What is the formula for mortgage calculation?

The formula used for calculating a mortgage payment is:

M = P [r(1+r)^n] / [(1+r)^n – 1]

Where, 'M' is your monthly mortgage payment, 'P' is the principal loan amount, 'r' is your monthly interest rate (annual interest rate divided by 12), and 'n' is your number of payments (the number of months you will be paying the loan).
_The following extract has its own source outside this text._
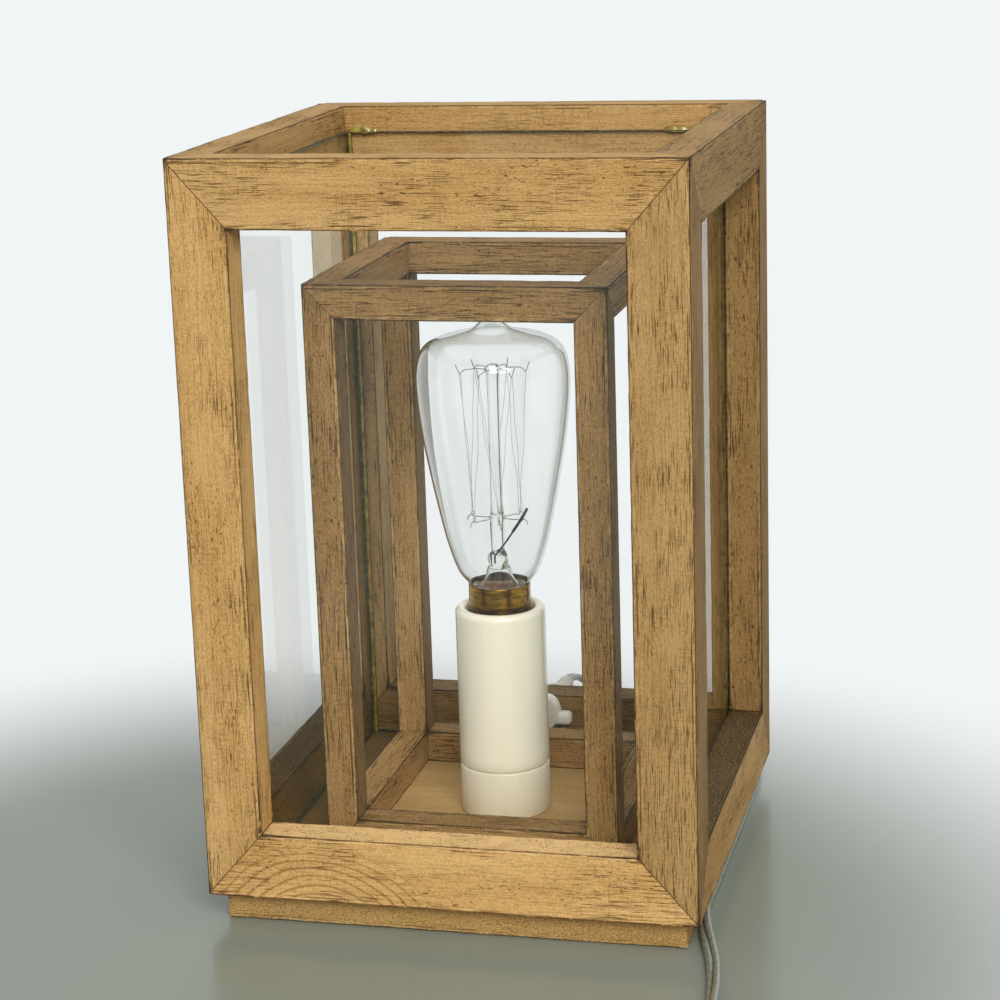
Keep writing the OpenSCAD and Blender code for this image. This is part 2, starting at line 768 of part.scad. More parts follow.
module switch_lower() {
    color(cord_tint) at_switch() difference() {
        switch_block(0, switch_z);
        switch_hollow();
        translate([screw_x, screw_y, 1.5]) cylinder(d = 2.2 + 2 * hole_gap, h = switch_h);
    }
}

module switch_upper() {
    color(cord_tint) at_switch() difference() {
        switch_block(switch_z, switch_h);
        switch_hollow();
        translate([screw_x, screw_y, 0]) cylinder(d = 2.2 + 2 * hole_gap, h = switch_h + 1);
        translate([screw_x, screw_y, switch_h - 1.6])
            cylinder(d = 4.4 + 2 * hole_gap, h = 2);
    }
}

module switch_wheel() {
    teeth = 28;
    color(white) at_switch() translate([wheel_x, 0, switch_z]) {
        translate([0, 0, -wheel_t / 2]) difference() {
            cylinder(d = wheel_d, h = wheel_t);
            for (k = [0 : teeth - 1]) rotate(360 * k / teeth)
                translate([wheel_d / 2 + 0.25, 0, -1]) cylinder(d = 1.1, h = wheel_t + 2, $fn = 4);
        }
        translate([0, 0, -wheel_t / 2 - 2.2]) cylinder(d = pin_d, h = wheel_t + 4.4);
    }
}

module switch_screw() {
    color(steel) at_switch() translate([screw_x, screw_y, 1.6 + hole_gap]) {
        cylinder(d = 2.2, h = switch_h - 3.2 - hole_gap);
        translate([0, 0, switch_h - 3.2 - hole_gap]) cylinder(d = 4.4, h = 1.4);
    }
}

// The spare lead: a coil of two layers that winds in, climbs one layer and winds out
coil_x = 72;
coil_y = -300;
coil_r = switch_x - coil_x;
coil_turns = 3;
coil_gap = 0.6;
tie_t = 0.8;
coil_pitch = cord_d + coil_gap;
coil_low = tie_t + 0.3 + cord_d / 2;
coil_mid = coil_turns + 0.25;
coil_tail = 20;
rings_per_turn = 24;

// Radius and height after t turns
function coil_radius(t) =
    let (u = t - coil_mid)
        abs(u) >= 0.25 ? coil_r - coil_pitch * (coil_mid - abs(u))
                       : coil_r - coil_pitch * (coil_turns + 0.125 - 2 * u * u);
function coil_height(t) =
    let (u = (t - coil_mid) / 0.25)
        coil_low + coil_pitch * (u < -1 ? 0 : u > 1 ? 1 : (1 - cos(90 * (u + 1))) / 2);
function coil_point(t) =
    [coil_x + coil_radius(t) * cos(360 * t), coil_y - coil_radius(t) * sin(360 * t),
     coil_height(t)];
coil_end_x = coil_x - coil_r;
coil_route = concat(
    [[switch_x, coil_y + cord_d, coil_low]],
    [for (i = [0 : rings_per_turn * 2 * coil_mid]) coil_point(i / rings_per_turn)],
    [for (y = [cord_d, coil_tail / 2 + 3, coil_tail])
        [coil_end_x, coil_y + y, coil_low + coil_pitch]]);

// Least gap between stretches of the coil that aren't neighbours
coil_gaps = [
    for (i = [0 : len(coil_route) - 1], j = [i + 8 : 1 : len(coil_route) - 1])
        norm(coil_route[i] - coil_route[j]) - cord_d
];
echo(coil_least_gap = min(coil_gaps));

module cord_coil() { color(cord_tint) tube(coil_route, cord_d, 6); }

// From the switch to the coil
link_route = [
    [switch_x, switch_y - switch_l, switch_z], [switch_x, -242, switch_z],
    [switch_x, -253, 5.6], [switch_x, -266, 4.2], [switch_x, -280, coil_low],
    [switch_x, -288, coil_low], [switch_x, coil_y + cord_d, coil_low]
];
module cord_link() { color(cord_tint) tube(link_route, cord_d, 8); }

// A soft strap round all the turns at the front of the coil
tie_w = 8;
module cord_tie() {
    inner_y = coil_r - coil_pitch * (coil_turns + 0.125) - cord_d / 2 - 0.3;
    outer_y = coil_r + cord_d / 2 + 0.3;
    top_z = coil_low + coil_pitch + cord_d / 2 + 0.3;
    low_z = coil_low - cord_d / 2 - 0.3;
    color(black) translate([coil_x - tie_w / 2, coil_y, 0]) rotate([90, 0, 90])
        linear_extrude(tie_w) difference() {
            translate([-outer_y - tie_t, low_z - tie_t])
                square([outer_y - inner_y + 2 * tie_t, top_z - low_z + 2 * tie_t]);
            translate([-outer_y, low_z]) square([outer_y - inner_y, top_z - low_z]);
        }
}

// Plug: moulded body with a waist, and two flat blades
plug_z = coil_low + coil_pitch;
plug_y = coil_y + coil_tail;
module plug_body() {
    color(cord_tint) translate([coil_end_x, plug_y, plug_z]) difference() {
        rotate([-90, 0, 0]) hull() {
            cylinder(d = cord_d + 4, h = 1, $fn = 32);
            translate([0, 0, plug_l * 0.6]) scale([1, 2 * plug_z / plug_w, 1])
                cylinder(d = plug_w, h = plug_l * 0.4, $fn = 32);
        }
        for (sx = [-1, 1])
            translate([sx * blade_gap / 2 - 3.3, plug_l - 6, -0.9]) cube([6.6, 7, 1.8]);
    }
}

module plug_blades() {
    color(steel) for (sx = [-1, 1])
        translate([coil_end_x + sx * blade_gap / 2, plug_y + plug_l - 6, plug_z]) difference() {
            translate([-3.2, 0, -0.8]) cube([6.4, blade_l + 6, 1.6]);
            translate([0, blade_l + 2, -1]) cylinder(d = 3, h = 2);
        }
}

// ---------------------------------------------------------------- assembly

front_left_stile();
front_right_stile();
front_top_rail();
front_bottom_rail();
back_left_stile();
back_right_stile();
back_top_rail();
back_bottom_rail();
left_front_stile();
left_back_stile();
left_top_rail();
left_bottom_rail();
right_front_stile();
right_back_stile();
right_top_rail();
right_bottom_rail();
inner_front_left_post();
inner_front_right_post();
inner_back_left_post();
inner_back_right_post();
inner_top_rails();
inner_bottom_rails();
base_board();
floor_panel();
base_screws();
post_screws();
front_pane();
back_pane();
left_pane();
right_pane();
pane_glue();
socket_sleeve();
socket_foot_ring();
holder_body();
screw_shell();
centre_contact();
socket_nipple();
socket_nut();
terminal_screws();
bulb_cap();
cap_insulator();
cap_contact();
bulb_glass();
bulb_stem();
support_wires();
filament();
lead_wires();
inner_cord();
strain_relief();
cord_lead();
switch_lower();
switch_upper();
switch_wheel();
switch_screw();
cord_link();
cord_coil();
cord_tie();
plug_body();
plug_blades();
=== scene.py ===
"""Lantern table lamp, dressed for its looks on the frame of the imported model.

Metres, +Z up, the lamp's front towards -Y. The camera and the lead come first, then the
timber, the glass, the lampholder, the bulb, the fittings of the lead, and the studio.
"""

import math
import random

import bmesh
import bpy
from mathutils import Matrix, Vector, noise


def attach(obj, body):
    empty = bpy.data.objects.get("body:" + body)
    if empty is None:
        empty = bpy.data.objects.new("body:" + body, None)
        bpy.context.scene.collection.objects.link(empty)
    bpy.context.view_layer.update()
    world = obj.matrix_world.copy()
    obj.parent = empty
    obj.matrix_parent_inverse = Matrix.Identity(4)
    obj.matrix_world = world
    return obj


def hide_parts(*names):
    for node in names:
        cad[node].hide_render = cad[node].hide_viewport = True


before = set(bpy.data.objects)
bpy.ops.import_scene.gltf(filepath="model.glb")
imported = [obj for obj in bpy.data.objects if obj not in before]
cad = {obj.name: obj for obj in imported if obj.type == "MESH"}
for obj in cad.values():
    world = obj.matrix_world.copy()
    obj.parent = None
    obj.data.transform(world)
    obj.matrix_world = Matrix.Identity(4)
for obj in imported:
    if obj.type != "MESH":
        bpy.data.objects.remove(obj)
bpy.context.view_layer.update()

MM = 0.001
X, Y, Z = Vector((1, 0, 0)), Vector((0, 1, 0)), Vector((0, 0, 1))


def mm(x, y, z):
    return Vector((x, y, z)) * MM

# ---------------------------------------------------------------- real sizes, millimetres

FRAME_W, FRAME_H = 200, 296
STILE_W, RAIL_W, FRAME_T = 24, 27, 15
BASE_W, BASE_T = 188, 12
FLOOR_W, FLOOR_Z = 169, 18
INNER_W, INNER_H, INNER_T, INNER_RAIL_W = 122, 236, 13.5, 14
INSIDE = FRAME_W / 2 - FRAME_T
PANE_T, PANE_H = 2.5, 279
SLEEVE_R, SLEEVE_WALL = 19, 2
SLEEVE_Z, SLEEVE_TOP = 39, 108
CAP_R, CAP_TOP = 13, 118
BULB_R, BULB_H, NECK_R = 32, 114, 12.42
HOOK_TOP_Z, HOOK_TOP_R = 209, 13.5
HOOK_LOW_Z, HOOK_LOW_R = 146, 11.5
HOOKS = 6
CORD_W, CORD_T = 5.6, 2.9
RELIEF_Z, RELIEF_END = 32, 124
COIL_X, COIL_Y, COIL_R = 72, -300, 40
COIL_LOW, COIL_PITCH, COIL_MID = 3.9, 6.2, 3.25
PLUG = (32, -280, 10.1)

# ---------------------------------------------------------------- camera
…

How is the mortgage calculated?
The mortgage is calculated using a specific formula that factors in the principal loan amount, the interest rate, as well as the duration of the loan. It is essential to keep in mind that the interest portion of your mortgage payment will be high initially. But as you pay down your loan over time, the principal portion of your payment will increase, while the interest portion decreases. Lenders in India often provide mortgage loan calculators on their websites to help customers obtain a rough estimate of their monthly installments.
What is the formula for mortgage principal?
To figure out the remaining mortgage principal after making regular payments, you would subtract the total amount of interest paid from the total amount of payments made. This gives you the amount of principal paid. Deduct this from your initial loan amount to find the remaining principal. The formula to extract the principal portion for a particular payment in an amortising loan is slightly complex and often uses built-in financial functions available in Excel or other financial software.
What is the formula for the mortgage loan balance?
The mortgage loan balance is essentially the remaining amount of the principal that is unpaid. It can be calculated by subtracting the total amount already paid towards the principal from the original loan amount. Please bear in mind that payments towards interest, fees, or penalties are not accounted for in this calculation as they do not contribute to reducing the principal amount. The total loan payments would be calculated using your mortgage statement where it separates the principal payment from the interest payment.